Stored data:
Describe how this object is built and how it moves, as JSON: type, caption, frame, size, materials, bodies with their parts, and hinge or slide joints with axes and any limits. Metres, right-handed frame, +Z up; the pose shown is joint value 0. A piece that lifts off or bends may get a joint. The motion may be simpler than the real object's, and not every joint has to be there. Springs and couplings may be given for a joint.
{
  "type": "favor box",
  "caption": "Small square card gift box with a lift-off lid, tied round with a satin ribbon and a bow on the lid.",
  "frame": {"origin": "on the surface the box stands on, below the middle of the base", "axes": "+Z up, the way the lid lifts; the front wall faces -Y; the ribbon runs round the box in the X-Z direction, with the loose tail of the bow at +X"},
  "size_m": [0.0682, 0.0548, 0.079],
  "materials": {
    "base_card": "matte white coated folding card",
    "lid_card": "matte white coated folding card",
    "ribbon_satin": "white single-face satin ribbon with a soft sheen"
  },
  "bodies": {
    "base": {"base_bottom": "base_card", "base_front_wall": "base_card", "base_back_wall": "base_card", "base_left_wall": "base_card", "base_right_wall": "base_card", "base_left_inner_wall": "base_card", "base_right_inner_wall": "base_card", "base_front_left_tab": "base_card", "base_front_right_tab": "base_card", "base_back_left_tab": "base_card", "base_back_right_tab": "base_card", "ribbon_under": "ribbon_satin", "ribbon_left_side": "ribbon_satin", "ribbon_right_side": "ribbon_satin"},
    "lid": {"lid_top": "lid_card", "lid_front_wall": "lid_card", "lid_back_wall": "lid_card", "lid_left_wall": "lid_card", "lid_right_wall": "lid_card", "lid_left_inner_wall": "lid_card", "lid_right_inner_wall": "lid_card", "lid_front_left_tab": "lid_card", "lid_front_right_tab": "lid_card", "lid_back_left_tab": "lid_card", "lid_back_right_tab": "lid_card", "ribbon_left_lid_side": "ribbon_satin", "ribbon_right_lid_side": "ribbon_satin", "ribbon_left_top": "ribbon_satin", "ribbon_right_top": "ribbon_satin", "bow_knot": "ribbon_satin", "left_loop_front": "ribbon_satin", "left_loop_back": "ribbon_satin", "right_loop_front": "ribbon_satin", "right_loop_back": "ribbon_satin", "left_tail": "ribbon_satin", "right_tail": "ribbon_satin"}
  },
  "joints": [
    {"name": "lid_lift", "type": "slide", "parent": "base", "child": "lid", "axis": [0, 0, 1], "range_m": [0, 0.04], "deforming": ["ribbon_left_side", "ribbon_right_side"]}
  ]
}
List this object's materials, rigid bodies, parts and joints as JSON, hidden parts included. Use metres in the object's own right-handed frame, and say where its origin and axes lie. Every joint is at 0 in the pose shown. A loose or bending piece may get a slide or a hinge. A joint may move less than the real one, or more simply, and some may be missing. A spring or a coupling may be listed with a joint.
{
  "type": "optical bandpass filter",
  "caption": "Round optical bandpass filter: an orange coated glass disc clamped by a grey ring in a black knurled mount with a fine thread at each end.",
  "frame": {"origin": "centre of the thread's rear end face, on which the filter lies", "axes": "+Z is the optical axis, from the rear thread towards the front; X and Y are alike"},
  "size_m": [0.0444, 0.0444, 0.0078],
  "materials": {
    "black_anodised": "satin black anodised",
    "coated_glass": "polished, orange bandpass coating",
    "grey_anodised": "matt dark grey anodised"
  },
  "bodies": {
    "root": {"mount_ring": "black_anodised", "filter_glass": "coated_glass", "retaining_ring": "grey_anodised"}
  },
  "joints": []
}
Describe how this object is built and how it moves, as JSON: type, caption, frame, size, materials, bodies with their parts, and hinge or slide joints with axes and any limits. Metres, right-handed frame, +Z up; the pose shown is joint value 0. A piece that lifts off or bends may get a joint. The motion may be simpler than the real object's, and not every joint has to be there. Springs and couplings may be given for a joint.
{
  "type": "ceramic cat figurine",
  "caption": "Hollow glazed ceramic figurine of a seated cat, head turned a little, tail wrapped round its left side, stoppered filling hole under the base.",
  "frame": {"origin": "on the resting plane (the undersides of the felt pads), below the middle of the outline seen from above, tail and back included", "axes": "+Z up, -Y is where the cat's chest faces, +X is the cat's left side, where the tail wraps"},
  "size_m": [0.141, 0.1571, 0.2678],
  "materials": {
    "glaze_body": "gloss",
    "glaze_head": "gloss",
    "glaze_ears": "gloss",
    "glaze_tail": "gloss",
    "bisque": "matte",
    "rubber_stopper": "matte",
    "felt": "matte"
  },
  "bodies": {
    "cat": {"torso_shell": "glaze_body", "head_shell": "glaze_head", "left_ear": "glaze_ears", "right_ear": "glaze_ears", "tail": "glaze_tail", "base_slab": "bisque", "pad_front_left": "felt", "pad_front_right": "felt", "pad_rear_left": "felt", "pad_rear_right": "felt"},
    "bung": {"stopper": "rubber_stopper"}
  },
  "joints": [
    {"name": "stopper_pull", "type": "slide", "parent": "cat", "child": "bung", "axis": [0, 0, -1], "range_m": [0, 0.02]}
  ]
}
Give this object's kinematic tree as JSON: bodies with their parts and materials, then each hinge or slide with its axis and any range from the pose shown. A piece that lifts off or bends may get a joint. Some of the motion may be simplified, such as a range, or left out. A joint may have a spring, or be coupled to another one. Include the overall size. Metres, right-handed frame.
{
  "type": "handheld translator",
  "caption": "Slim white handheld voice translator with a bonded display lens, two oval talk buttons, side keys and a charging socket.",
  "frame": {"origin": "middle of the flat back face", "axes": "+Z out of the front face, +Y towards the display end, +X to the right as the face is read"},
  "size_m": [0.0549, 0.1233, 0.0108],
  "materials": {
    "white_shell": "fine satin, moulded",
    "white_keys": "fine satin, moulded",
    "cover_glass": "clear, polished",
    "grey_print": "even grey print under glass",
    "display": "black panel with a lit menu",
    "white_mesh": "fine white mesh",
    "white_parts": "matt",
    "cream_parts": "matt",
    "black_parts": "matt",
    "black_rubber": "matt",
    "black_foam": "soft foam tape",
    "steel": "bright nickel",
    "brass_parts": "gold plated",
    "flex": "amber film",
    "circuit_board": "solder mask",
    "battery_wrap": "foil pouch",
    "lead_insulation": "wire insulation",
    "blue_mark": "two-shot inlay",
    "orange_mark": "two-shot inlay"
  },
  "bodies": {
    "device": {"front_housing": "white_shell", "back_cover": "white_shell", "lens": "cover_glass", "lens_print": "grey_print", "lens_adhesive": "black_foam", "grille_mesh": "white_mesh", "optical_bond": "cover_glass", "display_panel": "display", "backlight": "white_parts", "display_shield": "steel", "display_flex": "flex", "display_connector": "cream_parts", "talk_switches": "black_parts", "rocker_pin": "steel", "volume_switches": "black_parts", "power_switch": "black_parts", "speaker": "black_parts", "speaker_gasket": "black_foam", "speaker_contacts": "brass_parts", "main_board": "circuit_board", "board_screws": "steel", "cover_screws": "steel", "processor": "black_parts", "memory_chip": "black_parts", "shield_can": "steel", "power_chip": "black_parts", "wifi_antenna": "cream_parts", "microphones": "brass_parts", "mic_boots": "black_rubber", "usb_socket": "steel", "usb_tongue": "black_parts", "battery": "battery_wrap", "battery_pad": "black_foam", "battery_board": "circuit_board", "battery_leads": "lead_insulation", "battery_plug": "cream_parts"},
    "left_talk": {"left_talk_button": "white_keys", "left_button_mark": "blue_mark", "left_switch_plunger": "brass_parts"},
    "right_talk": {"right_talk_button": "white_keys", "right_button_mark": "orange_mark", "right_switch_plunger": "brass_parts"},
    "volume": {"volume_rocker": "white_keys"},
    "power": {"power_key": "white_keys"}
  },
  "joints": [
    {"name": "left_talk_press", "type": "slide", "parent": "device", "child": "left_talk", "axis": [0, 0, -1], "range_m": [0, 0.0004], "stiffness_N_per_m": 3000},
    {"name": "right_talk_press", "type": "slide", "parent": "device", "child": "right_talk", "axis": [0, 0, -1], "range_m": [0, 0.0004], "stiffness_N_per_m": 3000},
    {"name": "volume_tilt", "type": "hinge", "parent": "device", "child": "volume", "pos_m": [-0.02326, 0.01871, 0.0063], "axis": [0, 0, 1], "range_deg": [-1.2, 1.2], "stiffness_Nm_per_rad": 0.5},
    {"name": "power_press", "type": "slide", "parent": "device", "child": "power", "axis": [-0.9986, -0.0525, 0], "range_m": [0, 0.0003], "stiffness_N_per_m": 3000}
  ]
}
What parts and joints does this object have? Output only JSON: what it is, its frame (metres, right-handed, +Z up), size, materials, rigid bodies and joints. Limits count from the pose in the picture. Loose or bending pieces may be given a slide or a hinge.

#### [EXERCISE TASK]
Where a line of the entries contains the word "each", copy that line.

#### [REPLY]
  "caption": "Round optical bandpass filter: an orange coated glass disc clamped by a grey ring in a black knurled mount with a fine thread at each end.",
Give this object's kinematic tree as JSON: bodies with their parts and materials, then each hinge or slide with its axis and any range from the pose shown. A piece that lifts off or bends may get a joint. Some of the motion may be simplified, such as a range, or left out. A joint may have a spring, or be coupled to another one. Include the overall size. Metres, right-handed frame.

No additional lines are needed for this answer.